▶ _Task directions_
Repeat the material exactly, every line of it.

◆ ◆ ◆ ◆ ◆

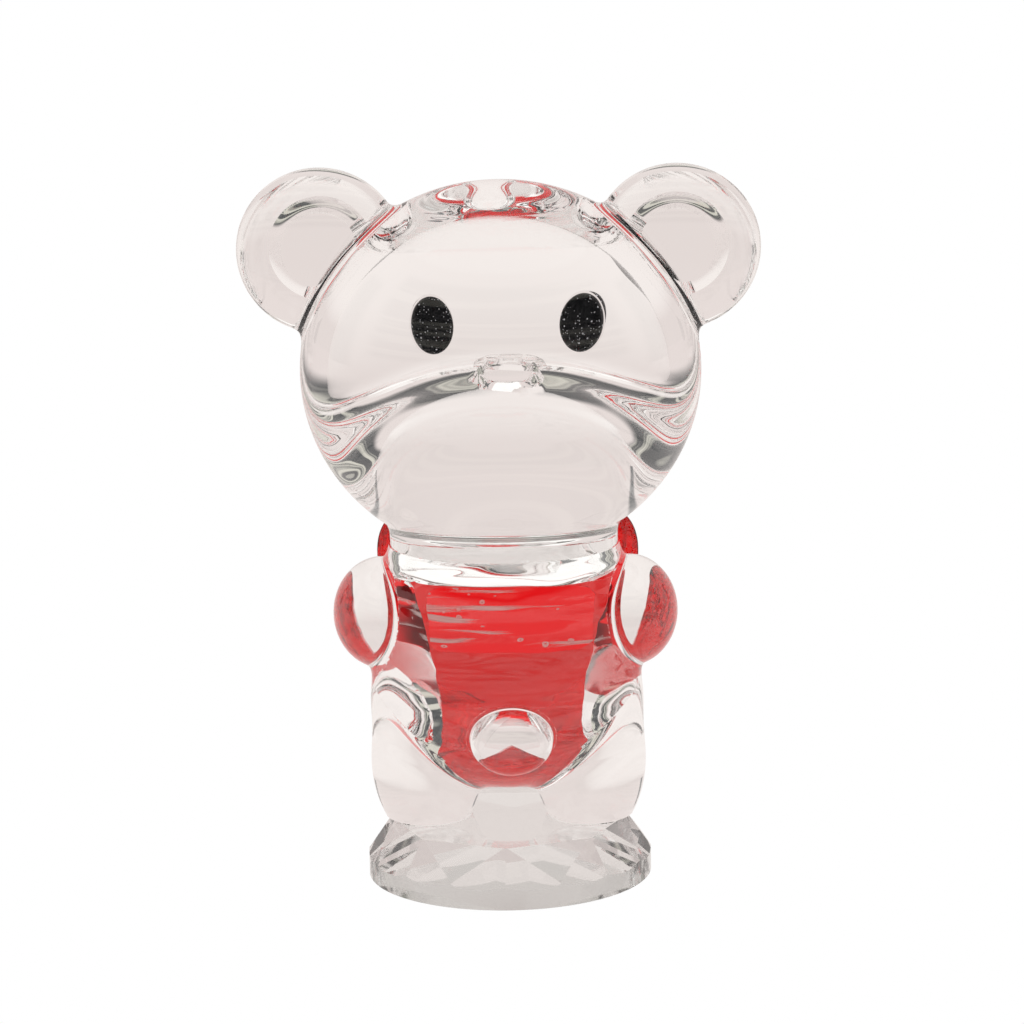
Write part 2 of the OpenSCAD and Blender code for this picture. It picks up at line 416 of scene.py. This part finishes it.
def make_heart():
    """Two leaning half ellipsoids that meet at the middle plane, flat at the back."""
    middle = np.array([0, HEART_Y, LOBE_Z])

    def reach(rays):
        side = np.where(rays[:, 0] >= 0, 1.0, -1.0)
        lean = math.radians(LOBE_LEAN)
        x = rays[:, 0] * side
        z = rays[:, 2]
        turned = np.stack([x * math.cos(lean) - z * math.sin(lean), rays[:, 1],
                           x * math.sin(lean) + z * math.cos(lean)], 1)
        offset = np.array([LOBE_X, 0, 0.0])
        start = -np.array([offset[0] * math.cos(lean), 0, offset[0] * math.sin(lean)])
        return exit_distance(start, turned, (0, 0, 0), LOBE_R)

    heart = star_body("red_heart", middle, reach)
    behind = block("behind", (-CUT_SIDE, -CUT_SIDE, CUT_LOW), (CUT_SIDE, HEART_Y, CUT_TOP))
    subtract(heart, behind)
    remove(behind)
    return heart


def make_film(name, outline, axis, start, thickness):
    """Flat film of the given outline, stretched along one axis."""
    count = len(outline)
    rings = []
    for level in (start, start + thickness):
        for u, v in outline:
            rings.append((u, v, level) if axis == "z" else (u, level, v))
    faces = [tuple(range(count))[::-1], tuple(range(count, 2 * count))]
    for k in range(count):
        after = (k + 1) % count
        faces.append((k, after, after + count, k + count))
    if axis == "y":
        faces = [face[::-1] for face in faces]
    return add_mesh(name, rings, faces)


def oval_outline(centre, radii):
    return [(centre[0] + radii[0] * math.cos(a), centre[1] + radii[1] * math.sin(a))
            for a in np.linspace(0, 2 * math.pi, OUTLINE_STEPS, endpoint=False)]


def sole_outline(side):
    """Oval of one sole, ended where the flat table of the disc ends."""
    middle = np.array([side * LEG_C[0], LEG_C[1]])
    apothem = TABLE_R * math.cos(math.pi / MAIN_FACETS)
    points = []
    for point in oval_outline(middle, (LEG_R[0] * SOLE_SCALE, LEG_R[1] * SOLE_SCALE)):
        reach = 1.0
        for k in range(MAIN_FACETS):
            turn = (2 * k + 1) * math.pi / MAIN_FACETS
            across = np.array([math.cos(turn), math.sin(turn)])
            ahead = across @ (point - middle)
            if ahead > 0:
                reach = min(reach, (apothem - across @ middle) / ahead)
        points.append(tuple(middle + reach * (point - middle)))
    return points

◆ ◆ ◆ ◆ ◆

▶ _Full response_
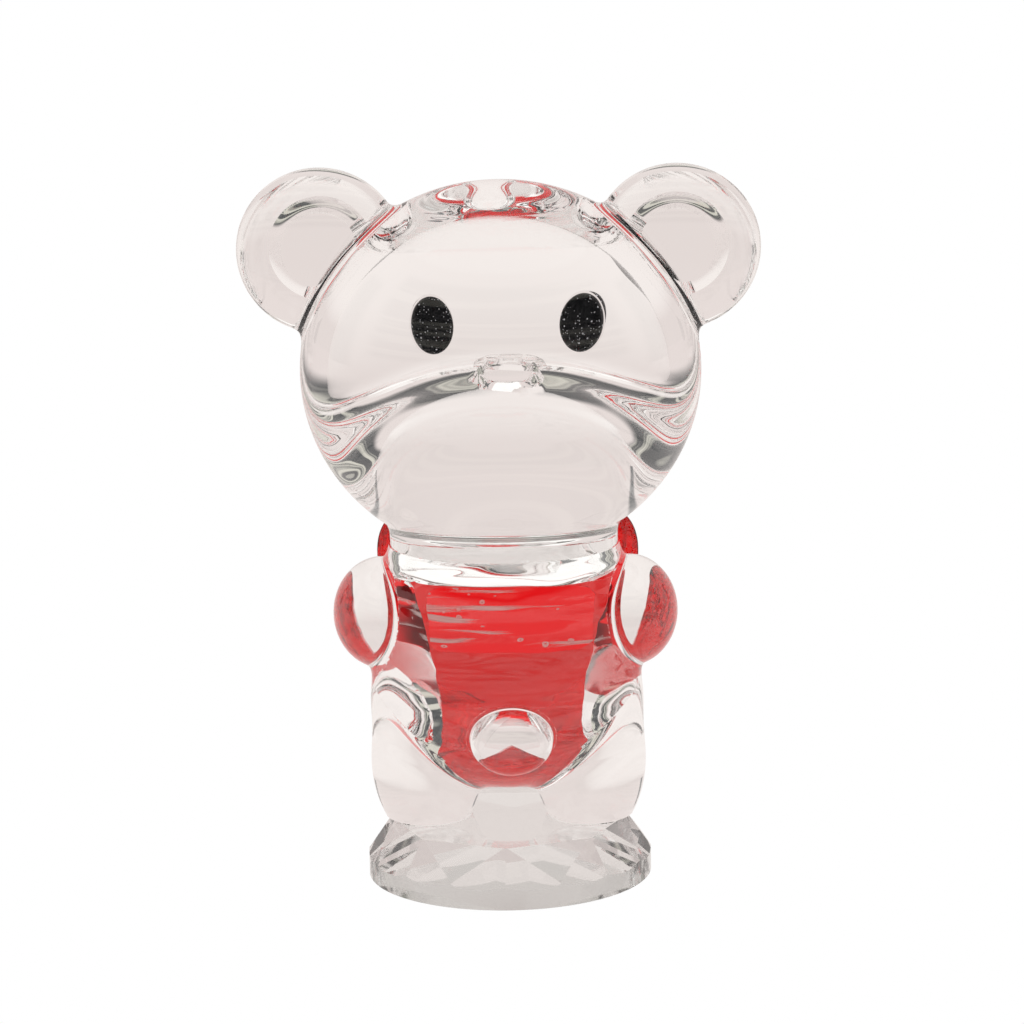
Write part 2 of the OpenSCAD and Blender code for this picture. It picks up at line 416 of scene.py. This part finishes it.
def make_heart():
    """Two leaning half ellipsoids that meet at the middle plane, flat at the back."""
    middle = np.array([0, HEART_Y, LOBE_Z])

    def reach(rays):
        side = np.where(rays[:, 0] >= 0, 1.0, -1.0)
        lean = math.radians(LOBE_LEAN)
        x = rays[:, 0] * side
        z = rays[:, 2]
        turned = np.stack([x * math.cos(lean) - z * math.sin(lean), rays[:, 1],
                           x * math.sin(lean) + z * math.cos(lean)], 1)
        offset = np.array([LOBE_X, 0, 0.0])
        start = -np.array([offset[0] * math.cos(lean), 0, offset[0] * math.sin(lean)])
        return exit_distance(start, turned, (0, 0, 0), LOBE_R)

    heart = star_body("red_heart", middle, reach)
    behind = block("behind", (-CUT_SIDE, -CUT_SIDE, CUT_LOW), (CUT_SIDE, HEART_Y, CUT_TOP))
    subtract(heart, behind)
    remove(behind)
    return heart


def make_film(name, outline, axis, start, thickness):
    """Flat film of the given outline, stretched along one axis."""
    count = len(outline)
    rings = []
    for level in (start, start + thickness):
        for u, v in outline:
            rings.append((u, v, level) if axis == "z" else (u, level, v))
    faces = [tuple(range(count))[::-1], tuple(range(count, 2 * count))]
    for k in range(count):
        after = (k + 1) % count
        faces.append((k, after, after + count, k + count))
    if axis == "y":
        faces = [face[::-1] for face in faces]
    return add_mesh(name, rings, faces)


def oval_outline(centre, radii):
    return [(centre[0] + radii[0] * math.cos(a), centre[1] + radii[1] * math.sin(a))
            for a in np.linspace(0, 2 * math.pi, OUTLINE_STEPS, endpoint=False)]


def sole_outline(side):
    """Oval of one sole, ended where the flat table of the disc ends."""
    middle = np.array([side * LEG_C[0], LEG_C[1]])
    apothem = TABLE_R * math.cos(math.pi / MAIN_FACETS)
    points = []
    for point in oval_outline(middle, (LEG_R[0] * SOLE_SCALE, LEG_R[1] * SOLE_SCALE)):
        reach = 1.0
        for k in range(MAIN_FACETS):
            turn = (2 * k + 1) * math.pi / MAIN_FACETS
            across = np.array([math.cos(turn), math.sin(turn)])
            ahead = across @ (point - middle)
            if ahead > 0:
                reach = min(reach, (apothem - across @ middle) / ahead)
        points.append(tuple(middle + reach * (point - middle)))
    return points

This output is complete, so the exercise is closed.